Only the lines from the start of the data through the one containing "offset in X." belong in your answer; return them exactly.

-------- INFORMATION SUPPLIED

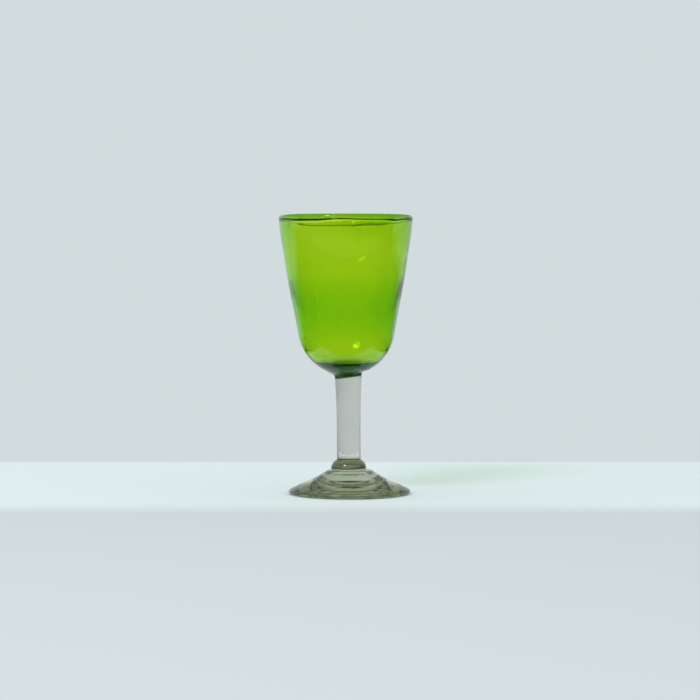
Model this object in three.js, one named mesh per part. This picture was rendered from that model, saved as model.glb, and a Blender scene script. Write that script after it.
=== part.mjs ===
// A hand-blown goblet on a solid stem, made of four gathers of glass fused end to end:
// a leaf-green bowl, a clear drawn stem, a grey-green knop and a grey-green conical foot.
// Millimetres, +Z up. The origin is on the table, under the middle of the rim.
// The goblet's front, which faces -Y, is where its uneven rim stands highest.
// The gathers are fused a little out of line, so each has its own offset in X.

import * as THREE from 'three';
import * as BufferGeometryUtils from 'three/addons/utils/BufferGeometryUtils.js';

// Heights, stacked from the table up
const footHeight = 14.5;
const knopHeight = 7.5;
const stemLength = 50;
const bowlHeight = 98;

// Foot: a cone with a rounded edge, hollow below, ground flat where it rests
const footDiameter = 74.2;
const footEdgeThickness = 2.9;
const footShoulderDiameter = 26.4;
const footShoulderRounding = 3;
const coneHollow = 0.7;
const restingRingWidth = 2.2;
const hollowRoofDiameter = 39;
const hollowRoofHeight = 5.3;
const hollowRoofRounding = 5;
const pontilScarDiameter = 22;
const pontilScarHeight = 2.2;
const pontilScarRounding = 0.6;
const footOffset = 2.35;

// Knop: a flattened button, widest just above its seat
const knopDiameter = 21.4;
const knopSeatDiameter = 20.4;
const knopWaistHeight = 1.2;
const knopCollarHeight = 1.2;
const knopShoulderInset = 5.2;
const knopOffset = 1.75;

// Stem: solid, thickest where it meets the bowl
const stemTopDiameter = 16.4;
const stemWaistDiameter = 14.4;
const stemFootDiameter = 14.7;
const stemFootOffset = 1.9;
const stemTopOffset = 1.55;

// Bowl: round bottom, nearly straight sides that bow out a little, rolled lip
const rimDiameter = 81.5;
const sideTaper = THREE.MathUtils.degToRad(9.6);
const sideBow = 0.6;
const rimTurnIn = 0.5;
const rimTurnShare = 0.15;
const lipTaper = THREE.MathUtils.degToRad(4.4);
const bottomRise = 0.25;
const neckFillet = 1.8;
const neckHeight = 5;
const bowlFootOffset = 0.45;
const lipThickness = 3.5;
const lipFillet = 1.6;
const rimDrop = 3;
const rimWave = 0.15;
const rimDip = 1.8;
const rimDipTurn = THREE.MathUtils.degToRad(203);
const rimDipWidth = THREE.MathUtils.degToRad(24);

// Thickness of the bowl's wall at distances up its outside from the middle of the bottom
const wallPlaces = [0, 4, 9, 14, 19, 32, 44, 56, 64, 76, 92, 108];
const wallThicknesses = [7.8, 7.6, 6.6, 4.6, 2.2, 1.6, 2.4, 3, 2.8, 2, 1.6, 2];
const wallEasing = 4;

// Fineness of the round forms
const bowlSides = 60;
const footSides = 60;
const knopSides = 40;
const stemSides = 40;

// Points of a circular or elliptic arc from one angle to another, both ends included
function arc(centre, radius, from, to, steps, radiusUp = radius) {
  const points = [];
  for (let i = 0; i <= steps; i++) {
    const angle = from + (to - from) * i / steps;
    points.push(new THREE.Vector2(
      centre.x + radius * Math.cos(angle),
      centre.y + radiusUp * Math.sin(angle),
    ));
  }
  return points;
}

// Rounds the corner of a profile at one point, with an arc tangent to both sides
function roundedCorner(before, corner, after, radius, steps) {
  const toBefore = before.clone().sub(corner).normalize();
  const toAfter = after.clone().sub(corner).normalize();
  const half = Math.acos(toBefore.dot(toAfter)) / 2;
  const bisector = toBefore.clone().add(toAfter).normalize();
  const centre = corner.clone().addScaledVector(bisector, radius / Math.sin(half));
  const start = corner.clone().addScaledVector(toBefore, radius / Math.tan(half)).sub(centre);
  const end = corner.clone().addScaledVector(toAfter, radius / Math.tan(half)).sub(centre);
  let turn = end.angle() - start.angle();
  turn -= 2 * Math.PI * Math.round(turn / (2 * Math.PI));
  return arc(centre, radius, start.angle(), start.angle() + turn, steps);
}

// Turns a profile of radius and height about the vertical axis into one closed body
function turned(profile, sides) {
  const lathe = new THREE.LatheGeometry(profile, sides);
  lathe.rotateX(Math.PI / 2);
  lathe.deleteAttribute('uv');
  lathe.deleteAttribute('normal');
  const body = BufferGeometryUtils.mergeVertices(lathe, 1e-5);
  const index = body.getIndex().array;
  const kept = [];
  for (let i = 0; i < index.length; i += 3) {
    const [a, b, c] = [index[i], index[i + 1], index[i + 2]];
    if (a !== b && b !== c && c !== a) {
      kept.push(a, b, c);
    }
  }
  body.setIndex(kept);
  body.computeVertexNormals();
  return body;
}

// Moves each point sideways by an amount that depends on its height
function setAside(geometry, offsetAt) {
  const position = geometry.getAttribute('position');
  for (let i = 0; i < position.count; i++) {
    position.setX(i, position.getX(i) + offsetAt(position.getZ(i)));
  }
  geometry.computeVertexNormals();
  return geometry;
}

function glass(name, geometry, height, colour, roughness) {
  const material = new THREE.MeshStandardMaterial({ color: colour, roughness, metalness: 0 });
  const mesh = new THREE.Mesh(geometry, material);
  mesh.name = name;
  mesh.position.z = height;
  return mesh;
}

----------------

*RESPONSE TO THE EXERCISE*:
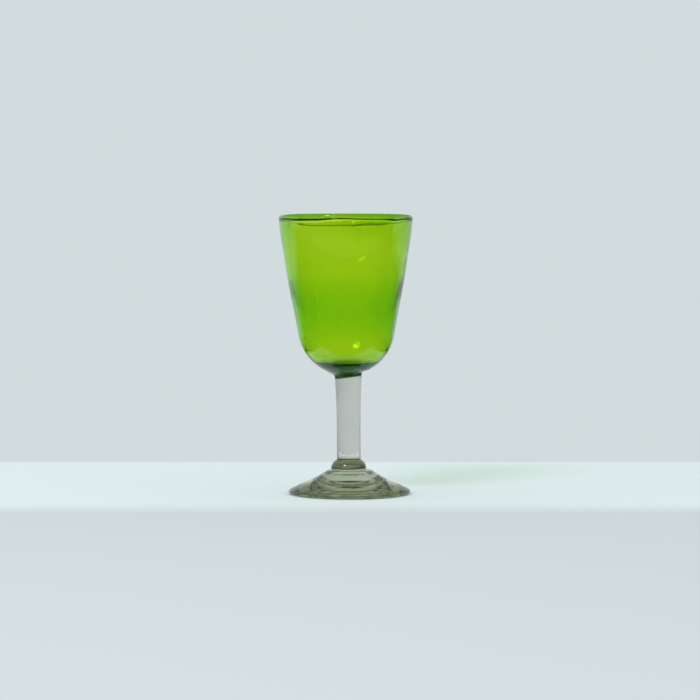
Model this object in three.js, one named mesh per part. This picture was rendered from that model, saved as model.glb, and a Blender scene script. Write that script after it.
=== part.mjs ===
// A hand-blown goblet on a solid stem, made of four gathers of glass fused end to end:
// a leaf-green bowl, a clear drawn stem, a grey-green knop and a grey-green conical foot.
// Millimetres, +Z up. The origin is on the table, under the middle of the rim.
// The goblet's front, which faces -Y, is where its uneven rim stands highest.
// The gathers are fused a little out of line, so each has its own offset in X.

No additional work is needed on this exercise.